Meteorologists have always emphasised the difference between climate and weather, summing up the distinction by saying that "climate is what you expect, whereas weather is what you get".
In other words weather is the day-to-day stuff that comes out of the sky seemingly at random, whereas climate is what happens consistently, and more predictably, over many years, decades and even centuries.
Trying therefore to tease apart the climate change "signal" in any single extreme weather event has been a mug's game. And yet the basic physics of the climate suggests that this signal should be there if we can look hard enough. The world is getting hotter, and warmer air holds more moisture, which means that there there is a stronger probability of it falling back out of the sky in sudden, extreme downpours.
Warmer temperatures should also change the way the air circulates on large scales around the planet. For instance, warmer, drier air rising from the equatorial regions, once it has dumped its moisture in tropical downpours, should travel further north and south of the equator – increasing the risk of droughts spreading to areas such as the Mediterranean and the American South-west.
But this is theoretical. Linking extreme weather to global warming scientifically, whether it is a particularly vicious hurricane in the Caribbean or a drought in the Horn of Africa, has been considered nigh on impossible. Until now.
Kevin Trenberth of the US National Centre for Atmospheric Research in Colorado is one of several climate scientists who believes it is time to look again at extreme storms, floods and droughts to see if a change signal can be detected.
He believes, for instance, that Hurricane Katrina, which devastated New Orleans in 2005, was made much deadlier by the extra heat of the ocean and added moisture in the air.
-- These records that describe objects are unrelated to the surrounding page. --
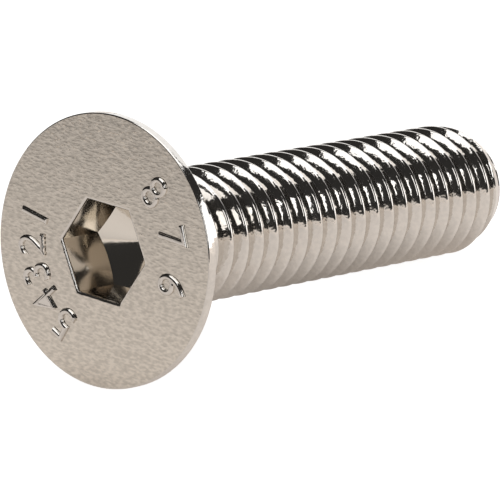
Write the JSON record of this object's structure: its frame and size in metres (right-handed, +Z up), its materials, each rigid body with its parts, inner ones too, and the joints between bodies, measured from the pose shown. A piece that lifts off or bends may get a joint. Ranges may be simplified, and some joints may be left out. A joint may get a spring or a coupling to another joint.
{
  "type": "countersunk socket screw",
  "caption": "Countersunk screw with a flat head, hexagon socket and right-hand metric thread along its shank, in bright nickel-plated steel, lying on its side.",
  "frame": {"origin": "on the ground, under the middle of the screw's length as it lies", "axes": "+Z up; the thread axis lies in the XZ plane, with the head at -X and the tail at +X, 7.2 degrees lower towards the tail"},
  "size_m": [0.0254, 0.0116, 0.0117],
  "materials": {
    "screw": "bright nickel plating on steel, with a fine orange-peel ripple on the head face"
  },
  "bodies": {
    "root": {"screw": "screw"}
  },
  "joints": []
}
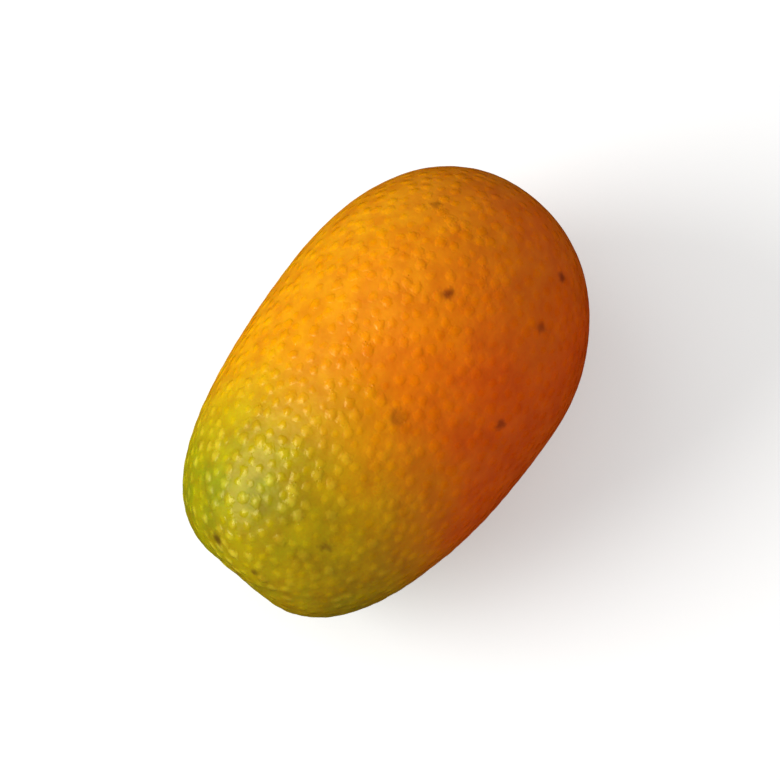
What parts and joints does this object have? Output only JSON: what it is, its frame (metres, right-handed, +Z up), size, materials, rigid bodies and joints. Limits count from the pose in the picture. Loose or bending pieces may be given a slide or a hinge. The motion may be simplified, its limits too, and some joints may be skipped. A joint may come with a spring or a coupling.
{
  "type": "kumquat",
  "caption": "Whole oval kumquat, pebbled orange peel turning green towards the stem end, lying on its side on a small flat spot.",
  "frame": {"origin": "on the surface that the fruit rests on, under the middle of its bounding box", "axes": "+X along the fruit's long axis from the stem end to the blossom end, +Z up"},
  "size_m": [0.0382, 0.025, 0.0245],
  "materials": {
    "peel": "waxy citrus peel, satin, pebbled with oil glands, orange turning yellow and green at the stem end"
  },
  "bodies": {
    "root": {"kumquat": "peel"}
  },
  "joints": []
}
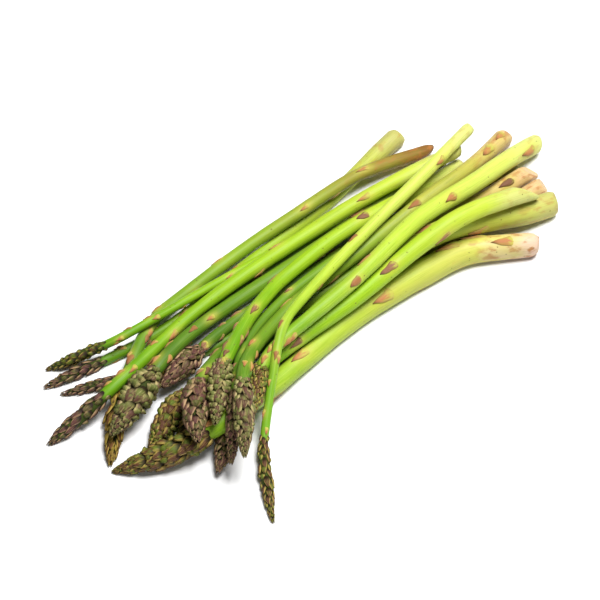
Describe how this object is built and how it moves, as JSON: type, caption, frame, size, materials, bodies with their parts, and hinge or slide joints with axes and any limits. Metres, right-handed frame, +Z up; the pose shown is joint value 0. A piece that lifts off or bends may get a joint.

"Instead of the observed 12 inches of rain they had in New Orleans [due to Katrina] they would have had 11 inches, but frequently these days the little bit extra is the straw that breaks the camel's back, it's that little bit extra that breaks the levy," Dr Trenberth said.
So too, he believes, with this year's deadly tornado season in the south-eastern part of the US which was continuously fuelled by very warm, moist air streaming inland from the Gulf of Mexico.
"It's a chain of events. You have got more warm, moist air near the surface that provides the fuel for thunderstorms. Converting an ordinary thunderstorm cell into a superstorm cell increases the risk of tornadoes being formed," Dr Trenberth said. "It's not a direct effect of climate change, but the environment in which tornadoes are spawned is in turn spawned by the environment that climate change is producing for thunderstorms."
This type of thinking will infuriate the climate doubters who dismiss any link of an extreme storm, flood or drought with climate change. But there is little doubt some climate scientists now want to go on the offensive, believing global warming really is beginning to have an impact on people's lives.
Linking extreme weather with climate change is now to be investigated scientifically. As Peter Stott of the Met Office said: "It's not helpful just to brush off this question."